What you need to do:
Return every line of the material exactly.

Data shown:
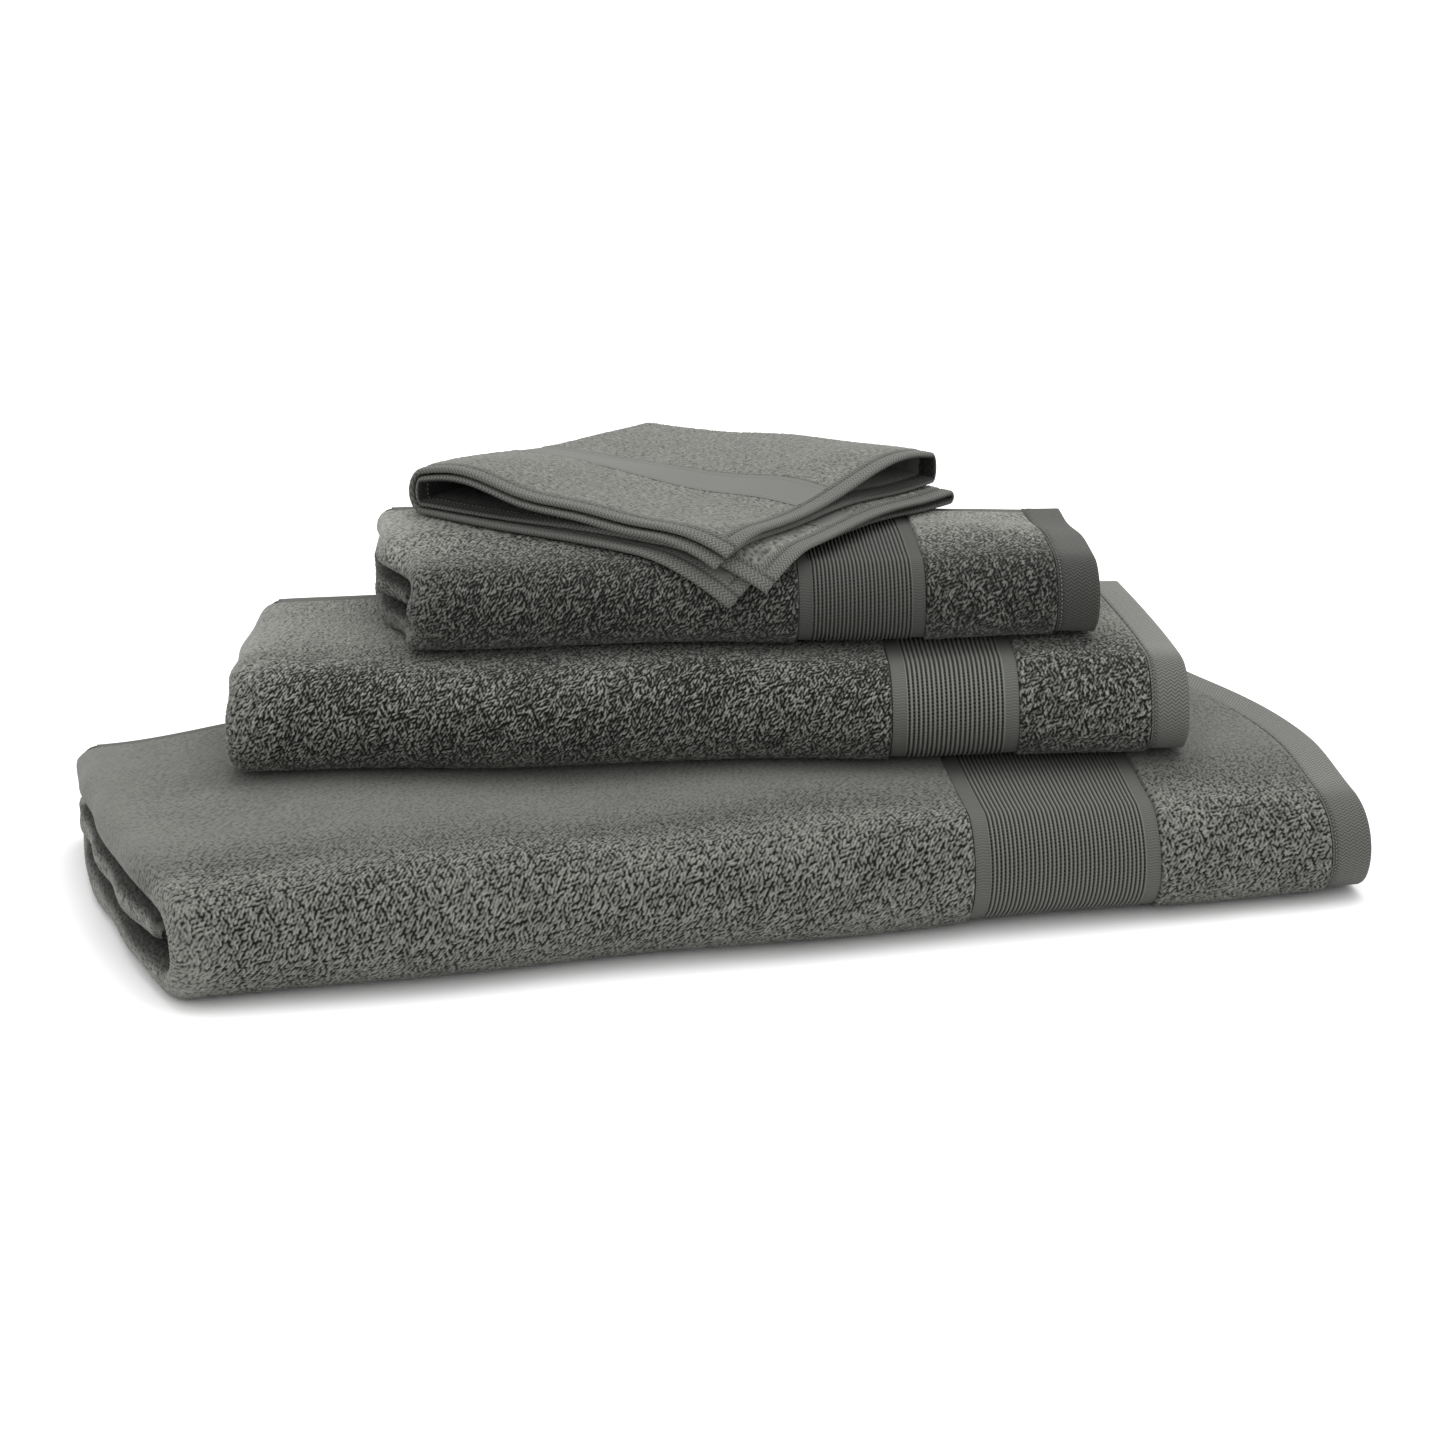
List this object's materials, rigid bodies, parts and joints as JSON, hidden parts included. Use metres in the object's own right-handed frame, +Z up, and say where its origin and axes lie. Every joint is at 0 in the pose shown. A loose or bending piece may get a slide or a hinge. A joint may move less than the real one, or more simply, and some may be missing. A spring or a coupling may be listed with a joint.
{
  "type": "bath towel set",
  "caption": "Stack of folded terry towels: bath sheet, bath towel, hand towel and a quarter-folded washcloth, each lifting off the one below.",
  "frame": {"origin": "centre of the bath sheet's underside", "axes": "+Z up; +X along the bath sheet to its open hems, with its end fold at -X; its round front wrap faces -Y"},
  "size_m": [0.75, 0.4832, 0.2203],
  "materials": {
    "terry": "looped pile",
    "ribbed_border": "corded rib weave",
    "plain_band": "flat dobby weave",
    "hem": "turned twill hem",
    "thread": "spun sewing thread"
  },
  "bodies": {
    "bath_sheet": {"bath_sheet_terry": "terry", "bath_sheet_outer_border": "ribbed_border", "bath_sheet_inner_border": "ribbed_border", "bath_sheet_outer_end_terry": "terry", "bath_sheet_inner_end_terry": "terry", "bath_sheet_outer_end_hem": "hem", "bath_sheet_inner_end_hem": "hem", "bath_sheet_side_hems": "hem", "bath_sheet_stitching": "thread"},
    "bath_towel": {"bath_towel_terry": "terry", "bath_towel_outer_border": "ribbed_border", "bath_towel_inner_border": "ribbed_border", "bath_towel_outer_end_terry": "terry", "bath_towel_inner_end_terry": "terry", "bath_towel_outer_end_hem": "hem", "bath_towel_inner_end_hem": "hem", "bath_towel_side_hems": "hem", "bath_towel_stitching": "thread"},
    "hand_towel": {"hand_towel_terry": "terry", "hand_towel_outer_border": "ribbed_border", "hand_towel_inner_border": "ribbed_border", "hand_towel_outer_end_terry": "terry", "hand_towel_inner_end_terry": "terry", "hand_towel_outer_end_hem": "hem", "hand_towel_inner_end_hem": "hem", "hand_towel_side_hems": "hem", "hand_towel_stitching": "thread"},
    "washcloth": {"washcloth_terry": "terry", "washcloth_plain_band": "plain_band", "washcloth_hems": "hem", "washcloth_corner_terry": "terry", "washcloth_corner_hems": "hem", "washcloth_stitching": "thread"}
  },
  "joints": [
    {"name": "bath_towel_lift", "type": "slide", "parent": "bath_sheet", "child": "bath_towel", "axis": [0, 0, 1], "range_m": [0, 0.15]},
    {"name": "hand_towel_lift", "type": "slide", "parent": "bath_towel", "child": "hand_towel", "axis": [0, 0, 1], "range_m": [0, 0.15]},
    {"name": "washcloth_lift", "type": "slide", "parent": "hand_towel", "child": "washcloth", "axis": [0, 0, 1], "range_m": [0, 0.15]}
  ]
}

The response:
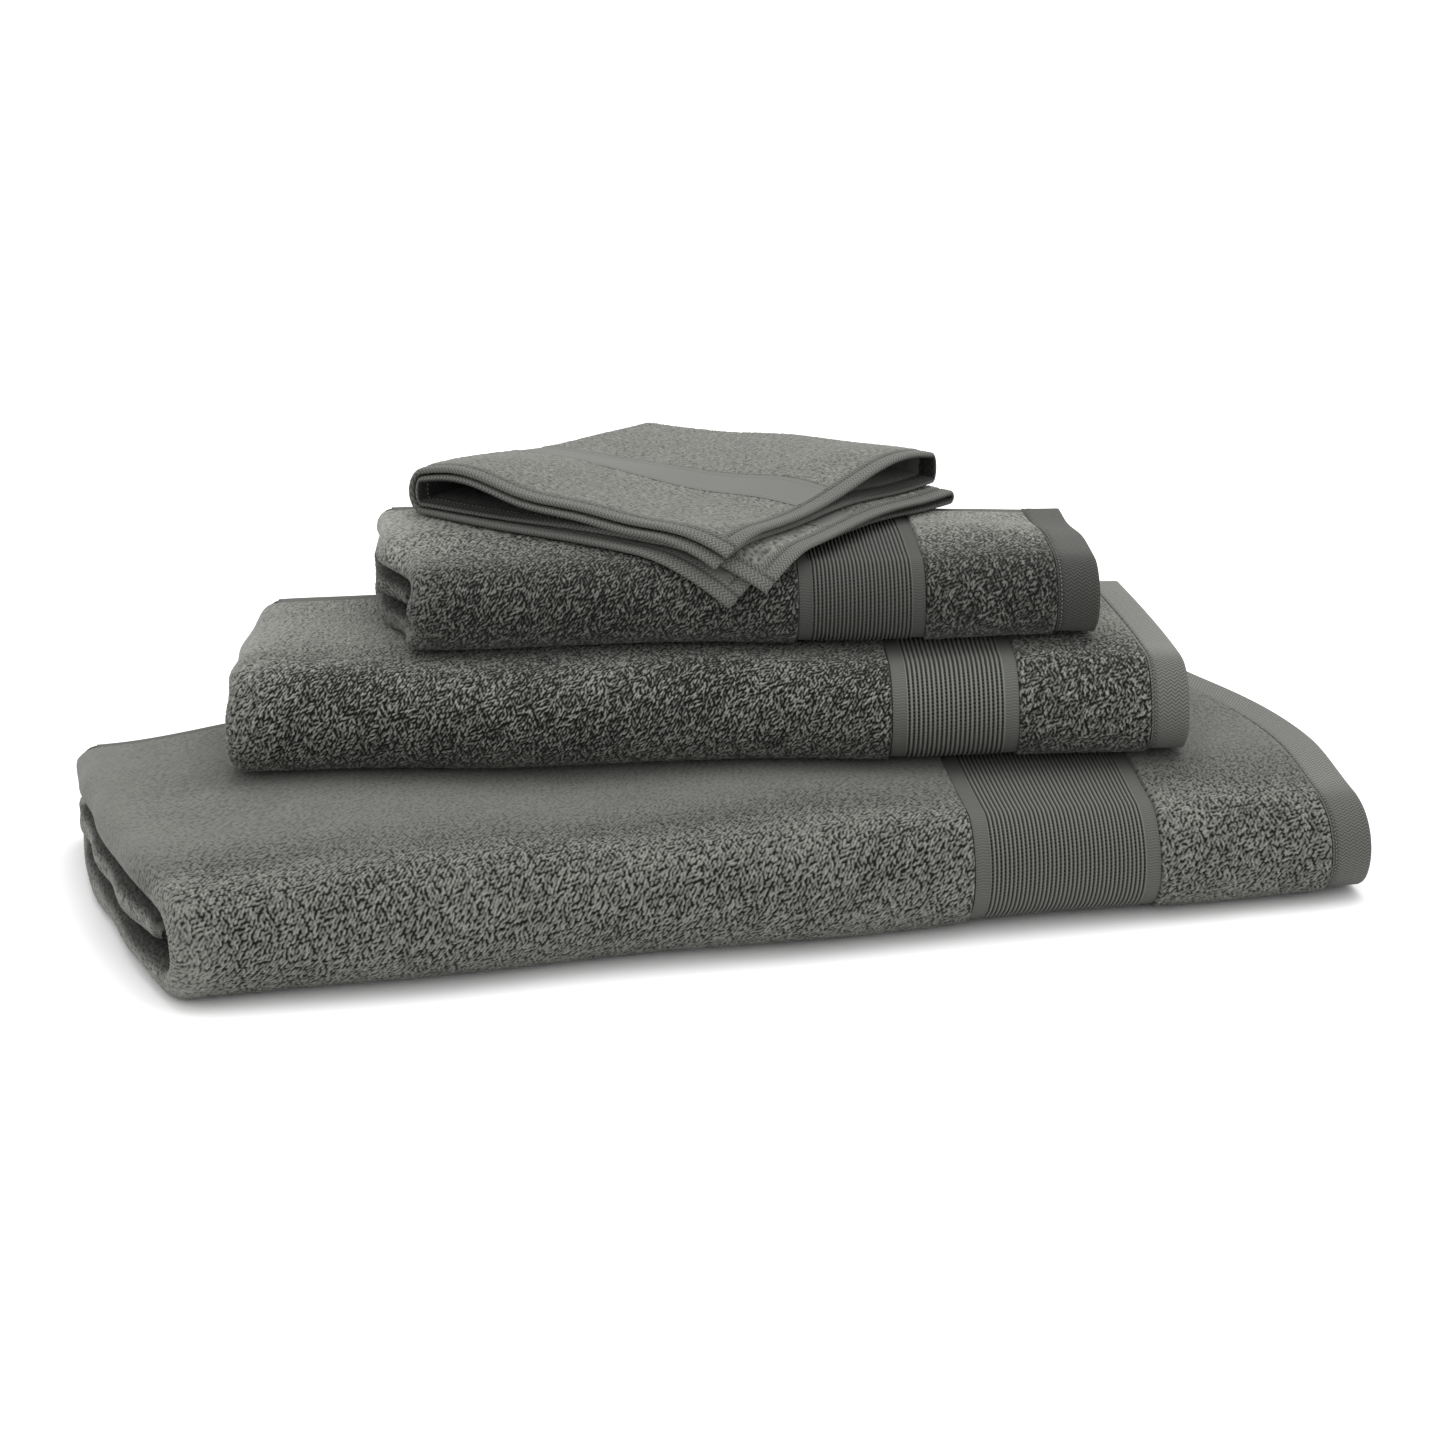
List this object's materials, rigid bodies, parts and joints as JSON, hidden parts included. Use metres in the object's own right-handed frame, +Z up, and say where its origin and axes lie. Every joint is at 0 in the pose shown. A loose or bending piece may get a slide or a hinge. A joint may move less than the real one, or more simply, and some may be missing. A spring or a coupling may be listed with a joint.
{
  "type": "bath towel set",
  "caption": "Stack of folded terry towels: bath sheet, bath towel, hand towel and a quarter-folded washcloth, each lifting off the one below.",
  "frame": {"origin": "centre of the bath sheet's underside", "axes": "+Z up; +X along the bath sheet to its open hems, with its end fold at -X; its round front wrap faces -Y"},
  "size_m": [0.75, 0.4832, 0.2203],
  "materials": {
    "terry": "looped pile",
    "ribbed_border": "corded rib weave",
    "plain_band": "flat dobby weave",
    "hem": "turned twill hem",
    "thread": "spun sewing thread"
  },
  "bodies": {
    "bath_sheet": {"bath_sheet_terry": "terry", "bath_sheet_outer_border": "ribbed_border", "bath_sheet_inner_border": "ribbed_border", "bath_sheet_outer_end_terry": "terry", "bath_sheet_inner_end_terry": "terry", "bath_sheet_outer_end_hem": "hem", "bath_sheet_inner_end_hem": "hem", "bath_sheet_side_hems": "hem", "bath_sheet_stitching": "thread"},
    "bath_towel": {"bath_towel_terry": "terry", "bath_towel_outer_border": "ribbed_border", "bath_towel_inner_border": "ribbed_border", "bath_towel_outer_end_terry": "terry", "bath_towel_inner_end_terry": "terry", "bath_towel_outer_end_hem": "hem", "bath_towel_inner_end_hem": "hem", "bath_towel_side_hems": "hem", "bath_towel_stitching": "thread"},
    "hand_towel": {"hand_towel_terry": "terry", "hand_towel_outer_border": "ribbed_border", "hand_towel_inner_border": "ribbed_border", "hand_towel_outer_end_terry": "terry", "hand_towel_inner_end_terry": "terry", "hand_towel_outer_end_hem": "hem", "hand_towel_inner_end_hem": "hem", "hand_towel_side_hems": "hem", "hand_towel_stitching": "thread"},
    "washcloth": {"washcloth_terry": "terry", "washcloth_plain_band": "plain_band", "washcloth_hems": "hem", "washcloth_corner_terry": "terry", "washcloth_corner_hems": "hem", "washcloth_stitching": "thread"}
  },
  "joints": [
    {"name": "bath_towel_lift", "type": "slide", "parent": "bath_sheet", "child": "bath_towel", "axis": [0, 0, 1], "range_m": [0, 0.15]},
    {"name": "hand_towel_lift", "type": "slide", "parent": "bath_towel", "child": "hand_towel", "axis": [0, 0, 1], "range_m": [0, 0.15]},
    {"name": "washcloth_lift", "type": "slide", "parent": "hand_towel", "child": "washcloth", "axis": [0, 0, 1], "range_m": [0, 0.15]}
  ]
}